Code Implementation

class Solution:
    def decompressRLElist(self, nums):
        result = []
        for i in range(0, len(nums), 2):
            freq = nums[i]
            val = nums[i+1]
            result.extend([val] * freq)
        return result
      

class Solution {
public:
    vector<int> decompressRLElist(vector<int>& nums) {
        vector<int> result;
        for (int i = 0; i < nums.size(); i += 2) {
            int freq = nums[i];
            int val = nums[i+1];
            for (int j = 0; j < freq; ++j) {
                result.push_back(val);
            }
        }
        return result;
    }
};
      

class Solution {
    public int[] decompressRLElist(int[] nums) {
        List<Integer> result = new ArrayList<>();
        for (int i = 0; i < nums.length; i += 2) {
            int freq = nums[i];
            int val = nums[i+1];
            for (int j = 0; j < freq; ++j) {
                result.add(val);
            }
        }
        int[] arr = new int[result.size()];
        for (int i = 0; i < arr.length; ++i) {
            arr[i] = result.get(i);
        }
        return arr;
    }
}
      

var decompressRLElist = function(nums) {
    const result = [];
    for (let i = 0; i < nums.length; i += 2) {
        let freq = nums[i];
        let val = nums[i+1];
        for (let j = 0; j < freq; ++j) {
            result.push(val);
        }
    }
    return result;
};
      

Problem Description

You are given a list called nums that represents a run-length encoded list. The encoding works as follows: for every pair of elements nums[2*i] and nums[2*i+1], the first element (freq) tells you how many times to repeat the second element (val) in the decompressed list.
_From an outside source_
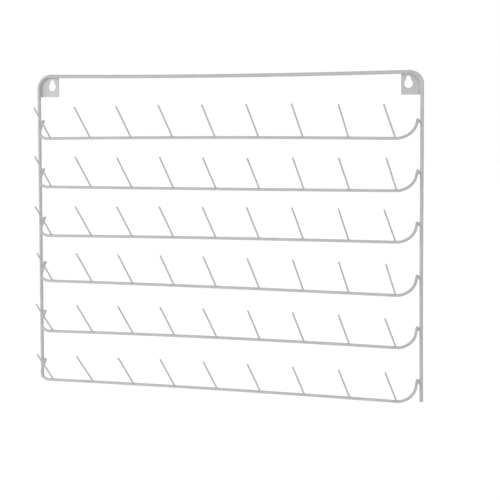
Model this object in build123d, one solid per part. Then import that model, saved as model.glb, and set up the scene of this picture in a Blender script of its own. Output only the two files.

Your task is to return the decompressed list by expanding each [freq, val] pair accordingly. Assume nums will always have an even length, and every freq is a non-negative integer.

Key constraints:

• Each pair is processed in order; do not skip or reorder elements.
• There is always one valid decompressed list for any valid input.
• Do not reuse or skip any elements in nums.

Thought Process

When approaching this problem, the first step is to recognize that the input is a sequence of pairs, where each pair tells you how many times to repeat a value. The most straightforward (brute-force) solution would be to iterate through each pair and, for each, append the value to a result list as many times as specified by the frequency.

However, we might wonder if there are more efficient ways—perhaps by pre-allocating space if we know the total length, or using language features to repeat values quickly. But since the problem is simple and the input size is manageable, a direct approach is both clear and efficient enough.

The main conceptual shift is to recognize that there is no need for complex data structures or algorithms. Instead, focus on cleanly iterating through the list in steps of two, extracting freq and val at each step, and building up the answer.

Solution Approach

Let's break down the solution into clear steps:

1. Initialize an empty result list: This will hold the decompressed numbers.
2. Iterate through nums in steps of two: Each step processes one [freq, val] pair.
3. For each pair, extract freq and val: freq = nums[i], val = nums[i+1].
4. Repeat val freq times: Append val to the result list freq times. In many languages, you can use a loop or a built-in function to do this efficiently.
5. Return the result list: After processing all pairs, return the decompressed list.

This approach is simple, readable, and leverages the fact that the input is well-formed and not excessively large.

Example Walkthrough

Let's use a sample input: nums = [2, 3, 4, 5].

• First pair: freq = 2, val = 3. We append 3 two times: [3, 3].
• Second pair: freq = 4, val = 5. We append 5 four times: [5, 5, 5, 5].

Concatenating the results gives: [3, 3, 5, 5, 5, 5].

At each iteration, we process a pair and expand the result accordingly, ensuring we include the correct number of repetitions for each value.

Time and Space Complexity

Brute-force approach:

• Time complexity: O(N), where N is the total length of the decompressed list. Each value is appended exactly once.
• Space complexity: O(N), since we must store the decompressed list.

• Since the brute-force approach already processes each element exactly as needed, there is no significant optimization possible. All approaches must touch every output element.
• Some language-specific tricks (like list comprehensions or built-in repeat functions) may be faster in practice, but do not change the overall complexity.

Summary

The "Decompress Run-Length Encoded List" problem is a great example of how a simple, direct approach can be both elegant and efficient. By iterating through the input in pairs and expanding each value by its frequency, we arrive at the correct answer with minimal code and clear logic. The key insight is to recognize the pattern in the input and apply a straightforward expansion, making this problem accessible even to those new to programming.